06 julho 2008

As armas da política
A libertação de Ingrid Betancourt e de outros seqüestrados foi saudada com alegria por pessoas, partidos e governos das mais diferentes orientações políticas. O Partido dos Trabalhadores soltou nota a respeito.
Nunca é demais lembrar: mesmo nas guerras, há leis e costumes que devem ser observados. Seqüestrar civis, não-combatentes, mantê-los presos, sem julgamento, é uma opção profundamente incorreta e politicamente negativa. Por estas e outras razões, o PT sempre condenou os seqüestros.
Esperamos que os demais seqüestrados sejam libertados rapidamente. E que este resgate contribua para uma saída negociada entre todos os envolvidos no conflito político-militar existente na Colômbia, há várias décadas.
Ainda não está claro o que de fato ocorreu na operação de resgate, sobre a qual existem várias versões, que vão da operação de inteligência militar até a violação do direito humanitário internacional.
De toda maneira, é evidente que o governo Uribe buscará capitalizar a libertação dos seqüestrados, especialmente de Ingrid Betancourt, apresentando o êxito da operação como prova do acerto da estratégia "linha dura" de combate à "narcoguerrilha".
O mesmo poderá tentar o governo norte-americano, especialmente os republicanos (note-se que o resgate ocorreu simultaneamente à visita de John Mcain à Colômbia).
Paradoxalmente, o governo Uribe retira parte de sua força da existência do conflito militar, que lhe proporciona apoio dos EUA e um clima de terror contra setores da sociedade colombiana, além do que é sabido acerca dos paramilitares.
Uribe pode insistir numa espécie de "guerra sem fim ao terrorismo", buscando de imediato um terceiro mandato presidencial. Mas também pode buscar algum tipo de negociação, evitando o espectro de Fujimori, que derrotou militarmente o Sendero Luminoso e o MRTA, mas depois teve que fugir do Peru, estando hoje sob julgamento.
Quanto às FARC: serão capazes de fazer, com agilidade, aquilo que não quiseram ou não souberam ou não conseguiram fazer quando Raul Reyes e Marulanda estavam vivos? A guerrilha libertará imediata e incondicionalmente os demais seqüestrados? Dará sinais inequívocos de que reconhece a necessidade de encerrar a luta armada e adotar outra estratégia?
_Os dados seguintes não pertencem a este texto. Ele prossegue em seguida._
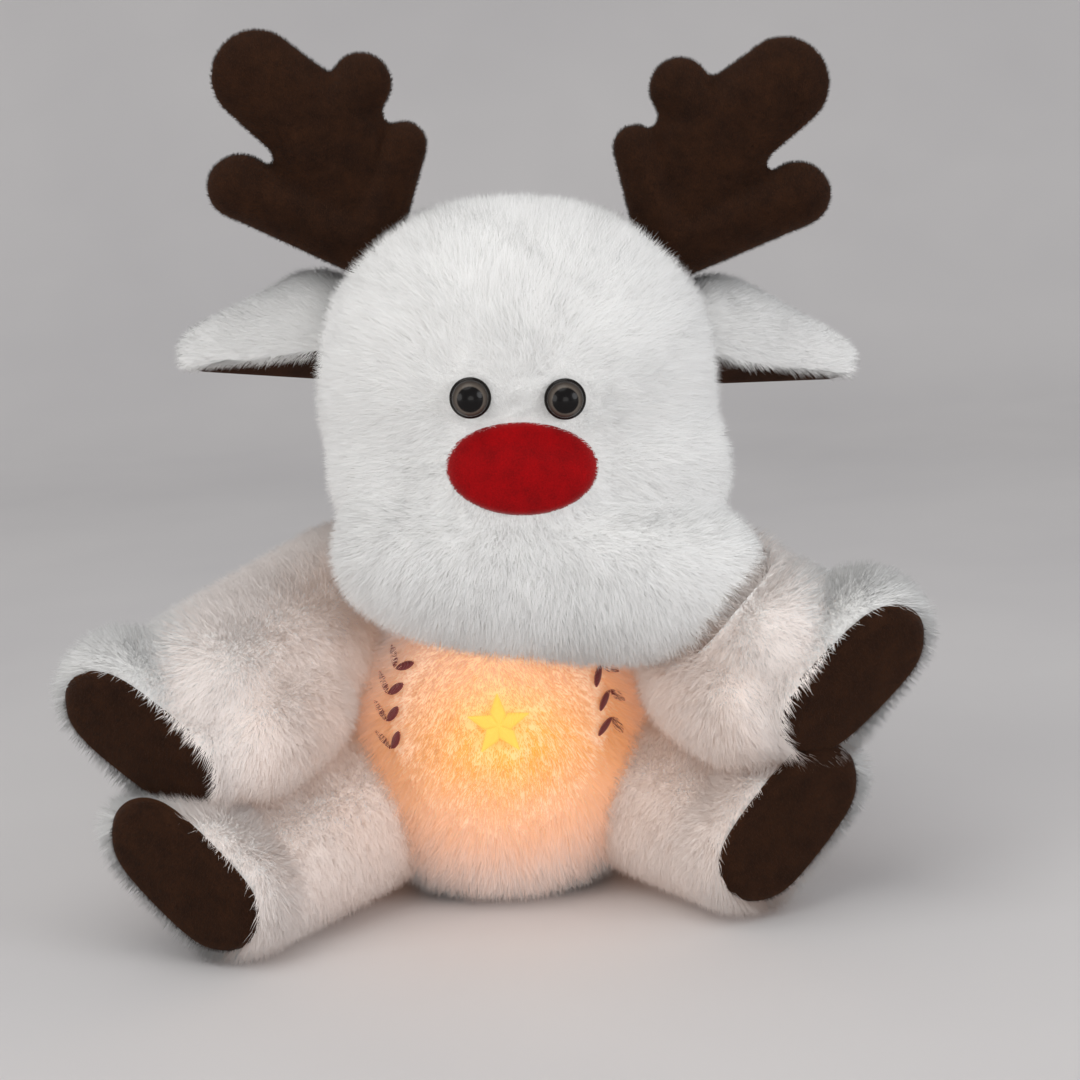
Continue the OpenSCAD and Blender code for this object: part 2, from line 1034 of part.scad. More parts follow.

Seja como for, a situação exige ampliar a solidariedade internacional, por parte dos movimentos sociais, partidos e governos progressistas e de esquerda, de toda a América Latina e do mundo, que defendemos uma solução pacífica negociada. É fundamental apoiar os esforços, na Colômbia, de forças como a CUT, a oposição liberal e o Pólo Democrático Alternativo.
A paz interessa ao povo colombiano, interessa à esquerda colombiana, interessa à maioria dos governos latino-americanos, interessa a todos os setores democráticos e progressistas do continente e do mundo. A paz criará o ambiente político que tornará possível que a Colômbia venha a ser governada por forças progressistas e de esquerda.
Embora tenha crescido a idéia de que o governo Uribe pode derrotar militarmente a guerrilha, é preciso lembrar que ainda assim não estariam superadas, nem eliminadas, as causas políticas e sociais que a originaram.
Como foi dito em outro lugar, é necessário construir uma "saída pacífica negociada para este conflito que dura décadas, com raízes sociais e políticas profundas, negociação que permita a inserção dos guerrilheiros e de seus simpatizantes na vida pública; bem como a construção de instituições democráticas profundamente renovadas, livres da contaminação do narcotráfico e do crime organizado".
É sabido que a guerra dá continuidade à política, através de outros meios. Há quem acredite no contrário disso, superestimando "los fierros". Mas a força da esquerda está no apoio popular. É preciso fazer valer as armas da política.